Imaginary interview

Imaginary interview with Hernán Cortés

by Charactorium · Hernán Cortés (1485 — 1547) · Military · Exploration · 6 min read

Imaginary interview generated by AI from documented sources.

December 1547, at Castilleja de la Cuesta, near Seville. In a room hung with tapestries, an old man with a hard gaze receives his visitor; beyond the window, the light of Andalusia resembles nothing of that white, cruel light of the Mexican plateau. He agrees to speak one last time about the conquest that made him the most admired and most envied man of the New World.

It is said that you destroyed your own fleet upon reaching the Mexican coast. How did you come to such an extreme act?
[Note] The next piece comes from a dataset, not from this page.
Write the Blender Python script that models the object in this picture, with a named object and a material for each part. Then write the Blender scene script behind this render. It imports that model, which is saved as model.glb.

It was in 1519, shortly after founding Villa Rica de la Vera Cruz on that marshy coast of the Gulf. Understand my situation: I had set out against the will of Diego Velázquez, the governor of Cuba, and half my men already dreamed of returning to the island to seek forgiveness. As long as my ships floated at anchor, I did not have an army; I had a crowd ready to flee. So I had the ships beached and dismantled, kept the ropes, sails, and iron, and let the sea close the door behind us. From one day to the next, there was no retreat possible, no Cuba, no Velázquez: only the land before us, and an empire whose immensity we still did not know. A captain is obeyed through fear or necessity. I chose necessity.

As long as my ships floated at anchor, I did not have an army; I had a crowd ready to flee.

In founding Veracruz, you knew you were disobeying the governor of Cuba. Why was this first city so important to you?

Because a city, in Castilian law, is a living thing: it has a cabildo, a council, magistrates, and that council can address the king directly. By laying the first stones of Veracruz, I ceased to be mere lieutenant of Velázquez and became the direct servant of the emperor Charles V. My own captains elected me captain general in His Majesty's name, and suddenly my disobedience was no longer mutiny but an act of loyalty to a higher authority. I was a hidalgo from Medellín, in Extremadura, without great lands; I knew that in the New World fortune does not wait for the prudent man. The entire conquest rests on this legal ruse: before conquering Tenochtitlan, I had to conquer my own legitimacy.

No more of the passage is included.